*Written exercise:* Render the following material again verbatim, leaving nothing out.

*Data:*
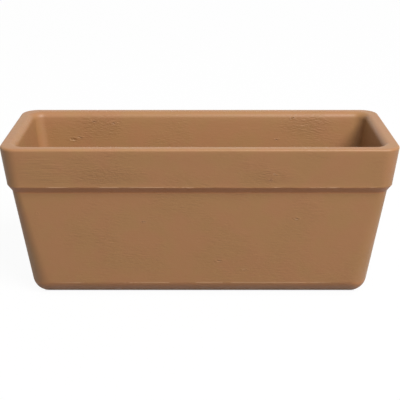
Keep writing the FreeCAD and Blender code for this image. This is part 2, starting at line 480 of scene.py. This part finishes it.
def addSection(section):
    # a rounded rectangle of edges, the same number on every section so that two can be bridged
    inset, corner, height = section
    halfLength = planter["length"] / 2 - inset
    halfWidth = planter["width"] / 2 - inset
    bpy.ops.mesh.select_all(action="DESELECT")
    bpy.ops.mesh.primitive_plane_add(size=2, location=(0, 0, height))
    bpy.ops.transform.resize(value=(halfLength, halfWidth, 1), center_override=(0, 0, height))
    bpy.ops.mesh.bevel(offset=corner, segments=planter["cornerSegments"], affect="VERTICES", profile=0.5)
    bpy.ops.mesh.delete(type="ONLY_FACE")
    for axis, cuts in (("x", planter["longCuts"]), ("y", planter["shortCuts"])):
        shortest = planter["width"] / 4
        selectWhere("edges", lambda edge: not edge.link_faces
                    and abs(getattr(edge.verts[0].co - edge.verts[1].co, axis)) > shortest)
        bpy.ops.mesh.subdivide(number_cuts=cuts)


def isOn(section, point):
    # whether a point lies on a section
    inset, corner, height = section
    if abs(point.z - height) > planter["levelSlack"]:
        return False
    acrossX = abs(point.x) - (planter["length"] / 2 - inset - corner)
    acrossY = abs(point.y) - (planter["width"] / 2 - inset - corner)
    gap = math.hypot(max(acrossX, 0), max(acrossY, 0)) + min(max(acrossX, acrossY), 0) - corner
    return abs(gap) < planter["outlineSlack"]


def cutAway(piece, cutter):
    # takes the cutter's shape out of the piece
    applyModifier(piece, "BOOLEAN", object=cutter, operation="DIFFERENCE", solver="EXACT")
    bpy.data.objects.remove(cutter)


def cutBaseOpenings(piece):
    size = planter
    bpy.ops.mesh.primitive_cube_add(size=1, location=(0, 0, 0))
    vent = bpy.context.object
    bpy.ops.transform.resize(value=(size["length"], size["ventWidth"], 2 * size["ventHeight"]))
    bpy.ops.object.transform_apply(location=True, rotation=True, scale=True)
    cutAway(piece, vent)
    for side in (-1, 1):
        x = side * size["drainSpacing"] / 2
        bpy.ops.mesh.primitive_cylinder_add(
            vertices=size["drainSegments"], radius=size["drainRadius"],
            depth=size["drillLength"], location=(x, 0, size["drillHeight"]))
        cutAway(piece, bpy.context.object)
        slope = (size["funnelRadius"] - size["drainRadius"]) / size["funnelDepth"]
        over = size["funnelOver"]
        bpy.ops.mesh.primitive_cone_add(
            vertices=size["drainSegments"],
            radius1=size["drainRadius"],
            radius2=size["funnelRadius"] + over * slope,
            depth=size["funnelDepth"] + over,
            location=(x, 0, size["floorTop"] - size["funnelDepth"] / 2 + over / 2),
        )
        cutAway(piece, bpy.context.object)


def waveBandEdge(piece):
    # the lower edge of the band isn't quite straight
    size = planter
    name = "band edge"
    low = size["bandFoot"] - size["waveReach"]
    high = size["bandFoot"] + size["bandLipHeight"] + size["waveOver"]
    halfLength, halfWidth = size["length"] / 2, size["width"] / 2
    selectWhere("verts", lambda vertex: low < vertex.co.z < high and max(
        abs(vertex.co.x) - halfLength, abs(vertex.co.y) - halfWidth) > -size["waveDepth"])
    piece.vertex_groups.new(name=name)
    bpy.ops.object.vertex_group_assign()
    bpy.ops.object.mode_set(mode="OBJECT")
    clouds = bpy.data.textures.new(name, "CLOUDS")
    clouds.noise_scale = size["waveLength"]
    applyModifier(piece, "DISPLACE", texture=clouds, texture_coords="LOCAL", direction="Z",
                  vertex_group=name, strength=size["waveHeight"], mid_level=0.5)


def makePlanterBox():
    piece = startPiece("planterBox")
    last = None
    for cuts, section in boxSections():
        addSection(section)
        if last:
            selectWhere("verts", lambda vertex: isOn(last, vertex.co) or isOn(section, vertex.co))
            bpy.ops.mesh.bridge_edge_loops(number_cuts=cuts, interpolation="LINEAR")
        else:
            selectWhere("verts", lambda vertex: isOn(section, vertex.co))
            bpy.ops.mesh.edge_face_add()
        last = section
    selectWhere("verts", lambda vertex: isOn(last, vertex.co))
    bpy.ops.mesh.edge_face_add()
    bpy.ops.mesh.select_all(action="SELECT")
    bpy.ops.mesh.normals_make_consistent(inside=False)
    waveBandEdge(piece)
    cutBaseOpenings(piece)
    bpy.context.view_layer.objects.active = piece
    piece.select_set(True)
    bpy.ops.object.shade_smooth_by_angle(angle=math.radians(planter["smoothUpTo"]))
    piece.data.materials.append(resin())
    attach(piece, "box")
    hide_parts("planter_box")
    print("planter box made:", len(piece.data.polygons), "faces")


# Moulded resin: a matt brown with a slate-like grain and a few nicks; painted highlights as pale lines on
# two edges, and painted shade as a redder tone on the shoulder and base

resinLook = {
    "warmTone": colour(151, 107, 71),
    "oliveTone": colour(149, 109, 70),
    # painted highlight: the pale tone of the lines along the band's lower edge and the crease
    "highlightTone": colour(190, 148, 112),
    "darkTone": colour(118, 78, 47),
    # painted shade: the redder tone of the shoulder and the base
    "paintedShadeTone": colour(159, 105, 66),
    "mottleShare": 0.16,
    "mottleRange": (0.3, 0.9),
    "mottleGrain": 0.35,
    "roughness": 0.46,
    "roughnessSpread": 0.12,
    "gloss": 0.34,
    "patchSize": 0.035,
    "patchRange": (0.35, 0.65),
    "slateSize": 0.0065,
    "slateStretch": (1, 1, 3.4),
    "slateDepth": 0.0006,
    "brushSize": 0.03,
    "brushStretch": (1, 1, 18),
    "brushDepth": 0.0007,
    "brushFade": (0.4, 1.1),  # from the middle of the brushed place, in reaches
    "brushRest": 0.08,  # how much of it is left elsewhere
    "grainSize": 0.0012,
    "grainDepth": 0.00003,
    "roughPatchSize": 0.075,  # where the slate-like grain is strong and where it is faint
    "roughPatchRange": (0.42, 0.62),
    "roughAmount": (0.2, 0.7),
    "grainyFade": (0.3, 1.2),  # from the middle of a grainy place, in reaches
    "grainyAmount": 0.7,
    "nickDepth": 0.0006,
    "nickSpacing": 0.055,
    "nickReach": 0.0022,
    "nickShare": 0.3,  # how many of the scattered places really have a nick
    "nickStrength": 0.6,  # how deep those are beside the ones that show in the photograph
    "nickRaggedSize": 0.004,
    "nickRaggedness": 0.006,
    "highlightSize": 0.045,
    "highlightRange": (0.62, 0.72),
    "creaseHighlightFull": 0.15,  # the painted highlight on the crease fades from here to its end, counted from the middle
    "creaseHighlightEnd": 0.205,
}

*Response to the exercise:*
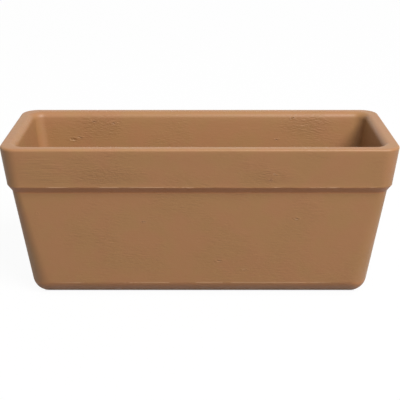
Keep writing the FreeCAD and Blender code for this image. This is part 2, starting at line 480 of scene.py. This part finishes it.
def addSection(section):
    # a rounded rectangle of edges, the same number on every section so that two can be bridged
    inset, corner, height = section
    halfLength = planter["length"] / 2 - inset
    halfWidth = planter["width"] / 2 - inset
    bpy.ops.mesh.select_all(action="DESELECT")
    bpy.ops.mesh.primitive_plane_add(size=2, location=(0, 0, height))
    bpy.ops.transform.resize(value=(halfLength, halfWidth, 1), center_override=(0, 0, height))
    bpy.ops.mesh.bevel(offset=corner, segments=planter["cornerSegments"], affect="VERTICES", profile=0.5)
    bpy.ops.mesh.delete(type="ONLY_FACE")
    for axis, cuts in (("x", planter["longCuts"]), ("y", planter["shortCuts"])):
        shortest = planter["width"] / 4
        selectWhere("edges", lambda edge: not edge.link_faces
                    and abs(getattr(edge.verts[0].co - edge.verts[1].co, axis)) > shortest)
        bpy.ops.mesh.subdivide(number_cuts=cuts)


def isOn(section, point):
    # whether a point lies on a section
    inset, corner, height = section
    if abs(point.z - height) > planter["levelSlack"]:
        return False
    acrossX = abs(point.x) - (planter["length"] / 2 - inset - corner)
    acrossY = abs(point.y) - (planter["width"] / 2 - inset - corner)
    gap = math.hypot(max(acrossX, 0), max(acrossY, 0)) + min(max(acrossX, acrossY), 0) - corner
    return abs(gap) < planter["outlineSlack"]


def cutAway(piece, cutter):
    # takes the cutter's shape out of the piece
    applyModifier(piece, "BOOLEAN", object=cutter, operation="DIFFERENCE", solver="EXACT")
    bpy.data.objects.remove(cutter)


def cutBaseOpenings(piece):
    size = planter
    bpy.ops.mesh.primitive_cube_add(size=1, location=(0, 0, 0))
    vent = bpy.context.object
    bpy.ops.transform.resize(value=(size["length"], size["ventWidth"], 2 * size["ventHeight"]))
    bpy.ops.object.transform_apply(location=True, rotation=True, scale=True)
    cutAway(piece, vent)
    for side in (-1, 1):
        x = side * size["drainSpacing"] / 2
        bpy.ops.mesh.primitive_cylinder_add(
            vertices=size["drainSegments"], radius=size["drainRadius"],
            depth=size["drillLength"], location=(x, 0, size["drillHeight"]))
        cutAway(piece, bpy.context.object)
        slope = (size["funnelRadius"] - size["drainRadius"]) / size["funnelDepth"]
        over = size["funnelOver"]
        bpy.ops.mesh.primitive_cone_add(
            vertices=size["drainSegments"],
            radius1=size["drainRadius"],
            radius2=size["funnelRadius"] + over * slope,
            depth=size["funnelDepth"] + over,
            location=(x, 0, size["floorTop"] - size["funnelDepth"] / 2 + over / 2),
        )
        cutAway(piece, bpy.context.object)


def waveBandEdge(piece):
    # the lower edge of the band isn't quite straight
    size = planter
    name = "band edge"
    low = size["bandFoot"] - size["waveReach"]
    high = size["bandFoot"] + size["bandLipHeight"] + size["waveOver"]
    halfLength, halfWidth = size["length"] / 2, size["width"] / 2
    selectWhere("verts", lambda vertex: low < vertex.co.z < high and max(
        abs(vertex.co.x) - halfLength, abs(vertex.co.y) - halfWidth) > -size["waveDepth"])
    piece.vertex_groups.new(name=name)
    bpy.ops.object.vertex_group_assign()
    bpy.ops.object.mode_set(mode="OBJECT")
    clouds = bpy.data.textures.new(name, "CLOUDS")
    clouds.noise_scale = size["waveLength"]
    applyModifier(piece, "DISPLACE", texture=clouds, texture_coords="LOCAL", direction="Z",
                  vertex_group=name, strength=size["waveHeight"], mid_level=0.5)


def makePlanterBox():
    piece = startPiece("planterBox")
    last = None
    for cuts, section in boxSections():
        addSection(section)
        if last:
            selectWhere("verts", lambda vertex: isOn(last, vertex.co) or isOn(section, vertex.co))
            bpy.ops.mesh.bridge_edge_loops(number_cuts=cuts, interpolation="LINEAR")
        else:
            selectWhere("verts", lambda vertex: isOn(section, vertex.co))
            bpy.ops.mesh.edge_face_add()
        last = section
    selectWhere("verts", lambda vertex: isOn(last, vertex.co))
    bpy.ops.mesh.edge_face_add()
    bpy.ops.mesh.select_all(action="SELECT")
    bpy.ops.mesh.normals_make_consistent(inside=False)
    waveBandEdge(piece)
    cutBaseOpenings(piece)
    bpy.context.view_layer.objects.active = piece
    piece.select_set(True)
    bpy.ops.object.shade_smooth_by_angle(angle=math.radians(planter["smoothUpTo"]))
    piece.data.materials.append(resin())
    attach(piece, "box")
    hide_parts("planter_box")
    print("planter box made:", len(piece.data.polygons), "faces")


# Moulded resin: a matt brown with a slate-like grain and a few nicks; painted highlights as pale lines on
# two edges, and painted shade as a redder tone on the shoulder and base

resinLook = {
    "warmTone": colour(151, 107, 71),
    "oliveTone": colour(149, 109, 70),
    # painted highlight: the pale tone of the lines along the band's lower edge and the crease
    "highlightTone": colour(190, 148, 112),
    "darkTone": colour(118, 78, 47),
    # painted shade: the redder tone of the shoulder and the base
    "paintedShadeTone": colour(159, 105, 66),
    "mottleShare": 0.16,
    "mottleRange": (0.3, 0.9),
    "mottleGrain": 0.35,
    "roughness": 0.46,
    "roughnessSpread": 0.12,
    "gloss": 0.34,
    "patchSize": 0.035,
    "patchRange": (0.35, 0.65),
    "slateSize": 0.0065,
    "slateStretch": (1, 1, 3.4),
    "slateDepth": 0.0006,
    "brushSize": 0.03,
    "brushStretch": (1, 1, 18),
    "brushDepth": 0.0007,
    "brushFade": (0.4, 1.1),  # from the middle of the brushed place, in reaches
    "brushRest": 0.08,  # how much of it is left elsewhere
    "grainSize": 0.0012,
    "grainDepth": 0.00003,
    "roughPatchSize": 0.075,  # where the slate-like grain is strong and where it is faint
    "roughPatchRange": (0.42, 0.62),
    "roughAmount": (0.2, 0.7),
    "grainyFade": (0.3, 1.2),  # from the middle of a grainy place, in reaches
    "grainyAmount": 0.7,
    "nickDepth": 0.0006,
    "nickSpacing": 0.055,
    "nickReach": 0.0022,
    "nickShare": 0.3,  # how many of the scattered places really have a nick
    "nickStrength": 0.6,  # how deep those are beside the ones that show in the photograph
    "nickRaggedSize": 0.004,
    "nickRaggedness": 0.006,
    "highlightSize": 0.045,
    "highlightRange": (0.62, 0.72),
    "creaseHighlightFull": 0.15,  # the painted highlight on the crease fades from here to its end, counted from the middle
    "creaseHighlightEnd": 0.205,
}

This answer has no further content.